▸ **RECORDED DATA**
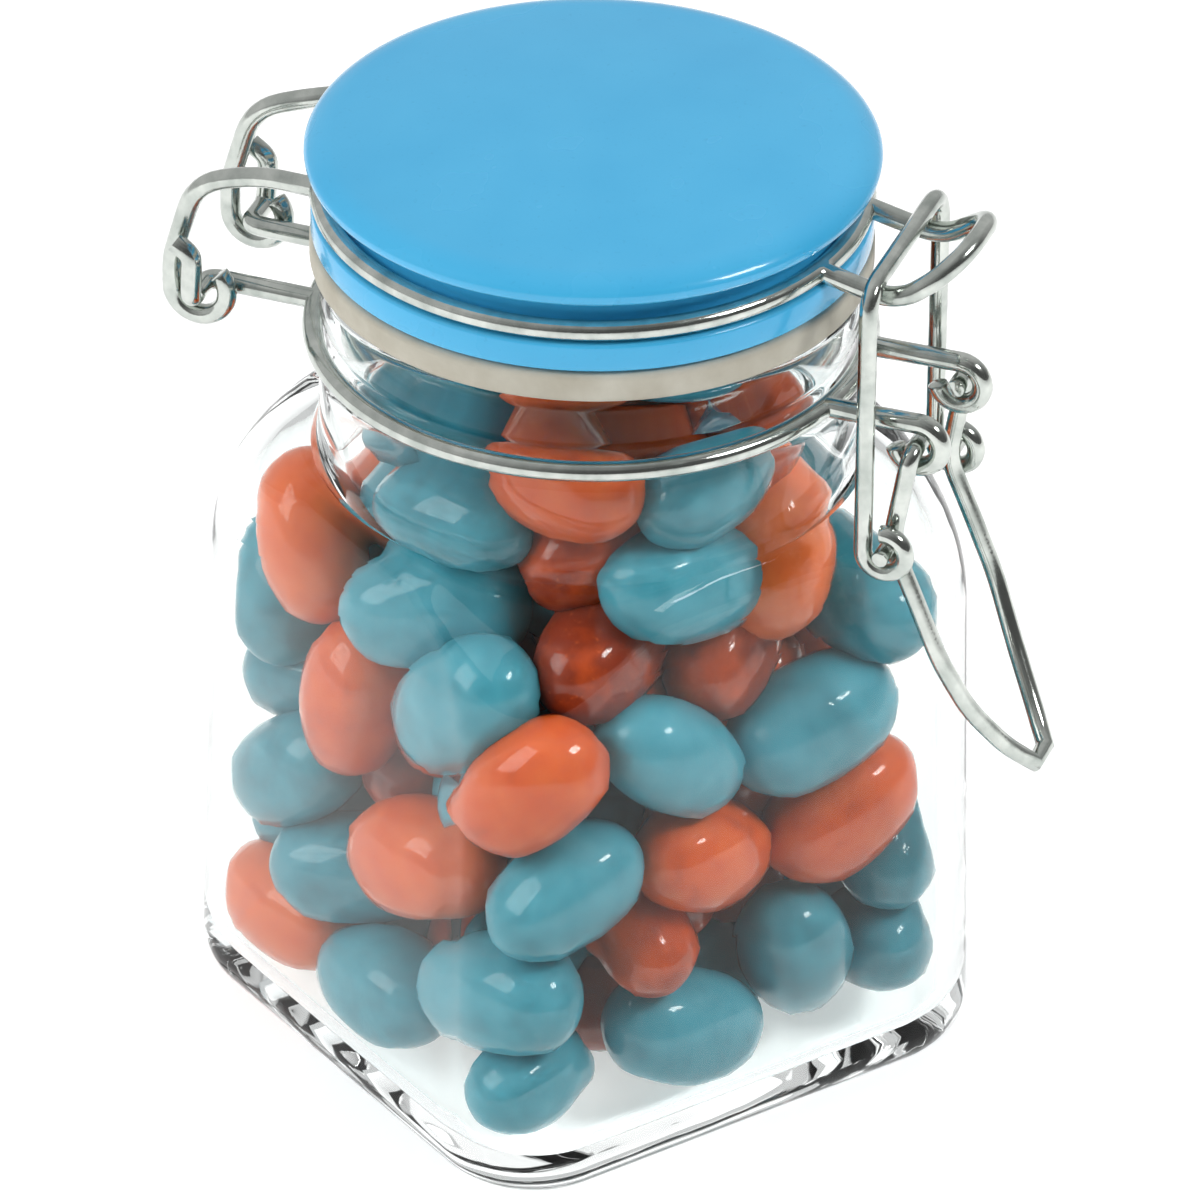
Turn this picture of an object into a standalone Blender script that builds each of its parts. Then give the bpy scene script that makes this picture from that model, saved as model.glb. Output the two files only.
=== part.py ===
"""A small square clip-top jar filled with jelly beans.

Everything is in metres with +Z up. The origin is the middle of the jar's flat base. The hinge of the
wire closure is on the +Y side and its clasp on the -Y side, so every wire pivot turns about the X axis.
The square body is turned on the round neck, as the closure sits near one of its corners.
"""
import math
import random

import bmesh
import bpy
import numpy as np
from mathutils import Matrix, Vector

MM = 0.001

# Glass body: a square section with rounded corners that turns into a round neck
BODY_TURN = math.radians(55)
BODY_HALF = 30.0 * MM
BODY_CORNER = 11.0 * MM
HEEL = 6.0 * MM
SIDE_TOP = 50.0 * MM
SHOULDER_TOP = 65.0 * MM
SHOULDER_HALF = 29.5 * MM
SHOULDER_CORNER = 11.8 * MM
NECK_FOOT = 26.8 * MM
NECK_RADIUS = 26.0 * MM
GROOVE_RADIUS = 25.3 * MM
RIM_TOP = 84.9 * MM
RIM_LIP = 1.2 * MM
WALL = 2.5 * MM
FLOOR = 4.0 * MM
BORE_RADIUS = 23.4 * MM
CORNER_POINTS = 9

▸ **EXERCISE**
Quote the listing above from its first line to the line with "with jelly beans.", inclusive, and add nothing.

▸ **CORRECT OUTPUT**
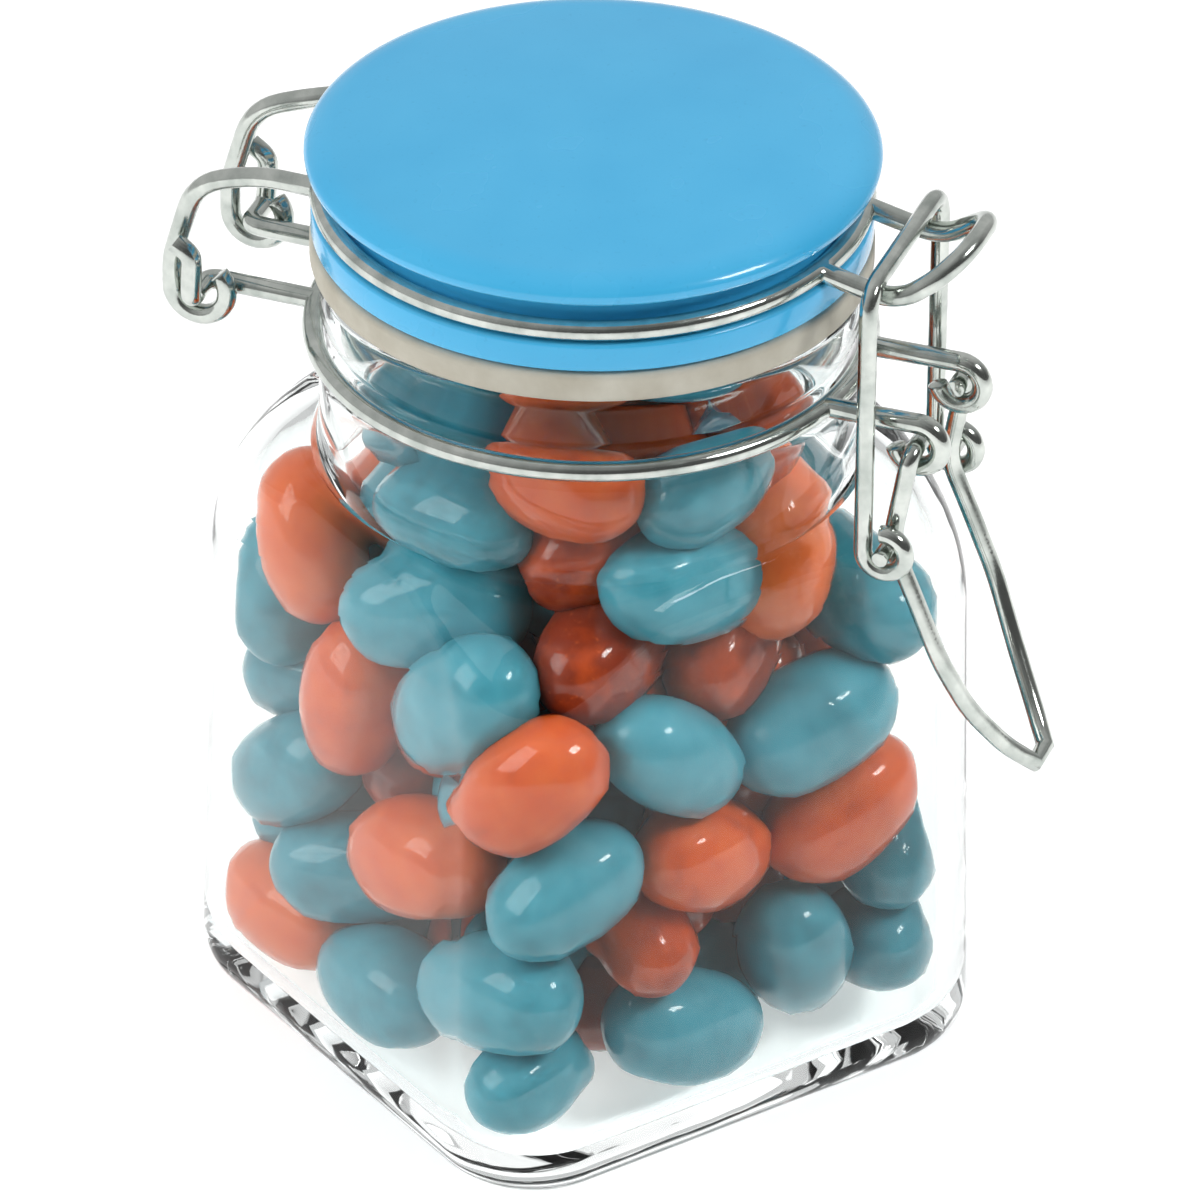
Turn this picture of an object into a standalone Blender script that builds each of its parts. Then give the bpy scene script that makes this picture from that model, saved as model.glb. Output the two files only.
=== part.py ===
"""A small square clip-top jar filled with jelly beans.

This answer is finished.